Menjadi cukup kontradiktif apabila sikap dari para organisasi profesi menolak adanya RUU Kesehatan, karena tidak sejak dulu mereka berinisiatif untuk mengadakan perbaikan terhadap perlindungan hukum untuk para dokter dan Nakes, padahal sudah sejak lama pula mereka mengkhawatirkan hal itu.
Kemudian, permasalahan kedua adalah dalam Rancangan Undang-Undang Kesehatan tersebut terdapat situasi tatkala dokter bisa saja digugat secara pidana ataupun perdata, meskipun mereka sudah menjalani sidang disiplin.
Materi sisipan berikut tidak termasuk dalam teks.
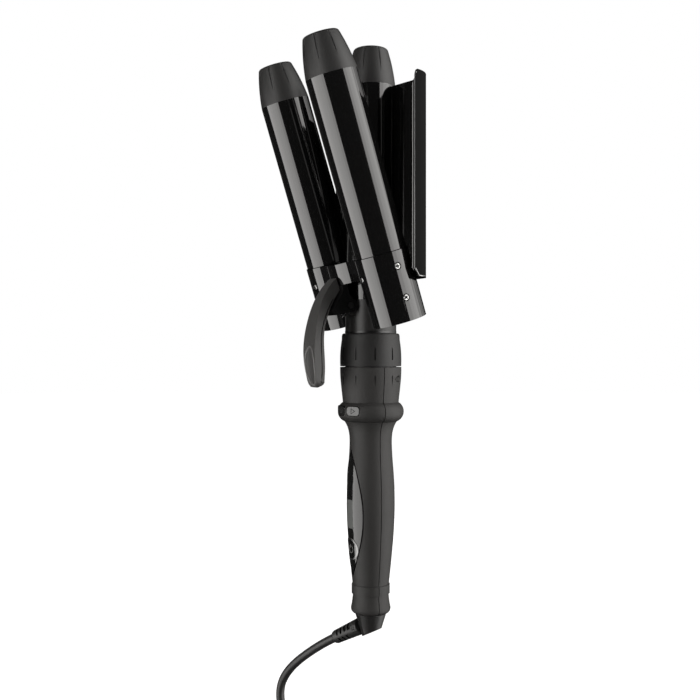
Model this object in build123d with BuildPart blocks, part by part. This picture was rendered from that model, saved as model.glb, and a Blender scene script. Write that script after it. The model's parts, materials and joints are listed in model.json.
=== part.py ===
from build123d import *
from math import asin, atan2, cos, degrees, hypot, pi, radians, sin, sqrt, tan
import os

# Three-barrel hair waver. Millimetres, +Z up along the handle, -Y is the front with the lever, keys
# and display. The origin is the middle of the hand grip, on the handle's axis.

os.makedirs("parts", exist_ok=True)

# ---------------------------------------------------------------- driving sizes: handle
SHELL_WALL = 2.2
SEAM = 0.5  # open line between the two handle shells
FOOT_Z = -74.6  # lower end of the handle
FOOT_WALL = 2.6
RING_LOW, RING_HIGH, RING_R = -61.4, -55.4, 12.7
GRIP_LINE = [(12.1, RING_HIGH), (13.7, -40), (15.8, -13), (15.6, 14), (14.1, 37), (14.9, 47), (17.4, 52.6)]
FLARE_LINE = [(11.9, RING_LOW), (12.3, -66), (13.2, -71)]
FOOT_R = 10.9  # radius of the handle's flat foot
BULGE_MID = (22.0, 59.0)
COLLAR_LOW_Z, COLLAR_SPLIT_Z, COLLAR_TOP = 65.4, 88.7, 111.0  # above the bulge, top of the shells, crown
COLLAR_GAP = 0.6
COLLAR_WALL = 3.4  # of the collar ring round the neck
COLLAR_WAIST = 1.8  # how much slimmer the collar is just above the bulge
CROWN_ROUND = 4.6  # height of the collar ring's rounded crown
NOTCH_COUNT, NOTCH_WIDTH, NOTCH_DEPTH = 10, 1.0, 0.7
UPPER_NOTCH = (4.8, 12.8)  # above the top of the shells
LOWER_NOTCH = (-17.1, -5.5)

SHELL_SCREW_DEPTH, SHELL_SCREW_DROP = 4.6, 7.7  # of a screw's axis, in from the collar and below the split
SHELL_SCREW_HEAD_R, SHELL_SCREW_R = 2.1, 1.2
SHELL_BOSS_R = 2.6
SCREW_GAP = 0.1  # round a screw's shank and head

# ---------------------------------------------------------------- driving sizes: keys and display
KEY_STEP = 31.0  # degrees between neighbouring keys
KEY_WIDTH, KEY_HEIGHT, KEY_Z = 9.4, 5.8, 60.2
KEY_GAP = 0.4  # round a key in its opening
KEY_CORNER = 2.2
KEY_PROUD = 0.3
KEY_TRAVEL = 0.6
KEY_BOTTOM_R = 17.6  # how deep a key reaches
SWITCH_SIZE, SWITCH_HEIGHT, PLUNGER_R, PLUNGER_HEIGHT = 5.0, 1.6, 1.2, 0.9
CARRIER_R, CARRIER_WALL = 14.0, 1.6
PANEL_TOP, PANEL_LOW, PANEL_HALF = 33.6, -49.0, 11.5
PANEL_THICK, PANEL_GAP, PANEL_LEDGE = 1.4, 0.35, 1.6
WINDOW_TOP, WINDOW_LOW, WINDOW_WIDTH = 1.4, -17.6, 9.0
POWER_Z, POWER_R, BEZEL_WALL, BEZEL_PROUD = -31.1, 6.0, 1.3, 0.35
POWER_GAP = 0.2
BOARD_Y, BOARD_THICK, BOARD_HALF_WIDTH = -7.0, 1.6, 8.0
BOARD_LOW, BOARD_HIGH = -46.0, 49.0
LCD_FRONT, LCD_THICK, LCD_WIDTH, LCD_HEIGHT = 13.2, 2.0, 10.5, 20.5

# ---------------------------------------------------------------- driving sizes: barrels and plate
BARREL_R, BARREL_WALL = 16.5, 1.8
SOCKET_STEP, SOCKET_WALL = 0.8, 1.8  # a socket stands this far proud of its barrel
SPIGOT_LENGTH, SPIGOT_GAP = 16.0, 0.1
BARREL_PITCH = 39.0  # between neighbouring barrel axes
NECK_STEP, NECK_WALL, NECK_TOP = 0.3, 3.4, 133.0  # the neck is this much slimmer than a socket
NECK_STUB_STEP, NECK_STUB_LENGTH = 4.4, 18.7  # the neck's foot inside the shells
TRIM_GAP, TRIM_HEIGHT = 0.3, 1.2
CENTRE_SEAM_Z = 158.0  # socket to barrel, centre
CENTRE_TOP_Z = 274.4  # barrel to tip, centre
PLATE_LOW, PLATE_TOP = 145.4, 273.4
PLATE_GAP, PLATE_THICK = 0.4, 1.2  # round a closed socket in its trough
PLATE_EDGE = 80.0  # degrees from straight back to the plate's edge
WING_TURN = 32.2  # degrees behind the middle plane where a wing leaves the centre barrel
COVER_EDGE = 84.0  # degrees from straight back to the cover's lip
COVER_FIT, COVER_WALL = 0.1, 1.6
COVER_BACK_WALL, COVER_LIP = 1.8, 0.9  # the cover's own thickness behind the trough and beside it
LIP_INSET, LIP_TOP_ROUND, LIP_CUT = 4.2, 3.0, (3.4, 5.4)  # behind the barrel's axis, and the lip's corners
COVER_SCREW_X, COVER_SCREW_ZS = 21.0, (164.0, 256.0)
COVER_SCREW_R, COVER_SCREW_HEAD_R, COVER_HEAD_DEPTH = 1.2, 2.4, 1.0
BOSS_R, BOSS_TOP_GAP = 2.0, 3.8
TIP_LENGTH, TIP_TOP_R, TIP_SWELL, TIP_ROUND = 25.6, 11.2, 0.7, 2.0
TIP_GROOVES, TIP_GROOVE_R, TIP_GROOVE_SHARE, TIP_GROOVE_SHIFT = 8, 0.85, 0.78, 0.35
HEATER_CLEAR, HEATER_WEB = 8.0, 9.0  # from the seam and from the tip's spigot

# ---------------------------------------------------------------- driving sizes: clamp and hinge
REST_OPEN = 17.4  # degrees that the clamp stands open
HINGE_GAP, HINGE_Z = 2.7, 129.0  # the hinge's axis in front of the centre socket
PIN_R, PIN_HALF, PIN_GAP = 2.0, 12.2, 0.06
LUG_IN, LUG_OUT, LUG_R = 4.6, 8.0, 4.0
EAR_IN, EAR_OUT, EAR_R = 8.4, 11.4, 4.5
CLAMP_BARREL_Y = -3.0  # closed
CLAMP_SOCKET_LOW, CLAMP_SEAM_Z, CLAMP_TOP_Z = 112.5, 156.5, 269.7  # closed
BRIDGE_LOW = 143.0
BRIDGE_GAP, BRIDGE_WALL = 1.2, 3.3  # round the centre socket
BRIDGE_WEB_BACK, BRIDGE_WEB_FRONT = -7.0, -16.5
HOUSING_SCREW_ZS = (147.2, 127.2)  # closed, on the outer side
FRONT_SCREW_ANGLE, FRONT_SCREW_Z = -96.0, 143.9
HOUSING_SCREW_HEAD_R, HOUSING_RECESS_DEPTH = 2.3, 1.3
LEVER_WIDTH, PADDLE_WIDTH, LEVER_TIP = 16.0, 19.0, 3.0
LEVER_COVER = 2.4  # thickness of the lever's inner cover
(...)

Jelas sekali sebenarnya permasalahan ini tidak relevan lagi untuk diangkat, karena sejatinya dalam aturan yang sama sudah termaktub dalam UU lama yang sudah berlaku selama ini, yakni dalam UU Praktik Kedokteran Nomor 29 Tahun 2004.
Sebagai informasi bahwa dalam Pasal 68 ayat (1) UU Praktik Kedokteran 29/2004 telah dengan jelas disebutkan bahwa setiap orang yang mengetahui atau kepentingannya dirugikan atas tindakan dokter atau dokter gigi dalam menjalankan praktik kedokteran dapat mengadukan secara tertulis kepada Ketua Majelis Kehormatan Disiplin Kedokteran Indonesia.
Lebih lanjut, ayat (3) menyatakan bahwa pengaduan tersebut tidak menghilangkan hak setiap orang untuk melaporkan adanya dugaan tindak pidana kepada pihak yang berwenang dan/atau menggugat kerugian perdata ke pengadilan.
Sejauh ini, memang seluruh pasal yang selama ini dianggap bermasalah itu, khususnya mengenai perlindungan hukum untuk para dokter dan Nakes masih terus dalam tahap pembahasan oleh DPR RI dan Pemerintah RI, dengan tujuan agar bisa terus diperbaiki.
Dengan kata lain, sejatinya perlindungan hukum bagi para dokter dan tenaga kesehatan di dunia kesehatan Tanah Air akan sangat terjamin dengan jauh lebih baik dan jelas justru ketika adanya RUU Kesehatan ini. Terjadinya penolakan pada beberapa poin sebenarnya sudah sama sekali tidak relevan lagi karena sejauh ini, perlindungan hukum tersebut sendiri juga terus dikhawatirkan oleh para dokter dan Nakes, terlebih, justru poin yang menjadi penolakan adalah aturan yang sebenarnya juga sudah sejak lama telah ada dalam UU sebelumnya.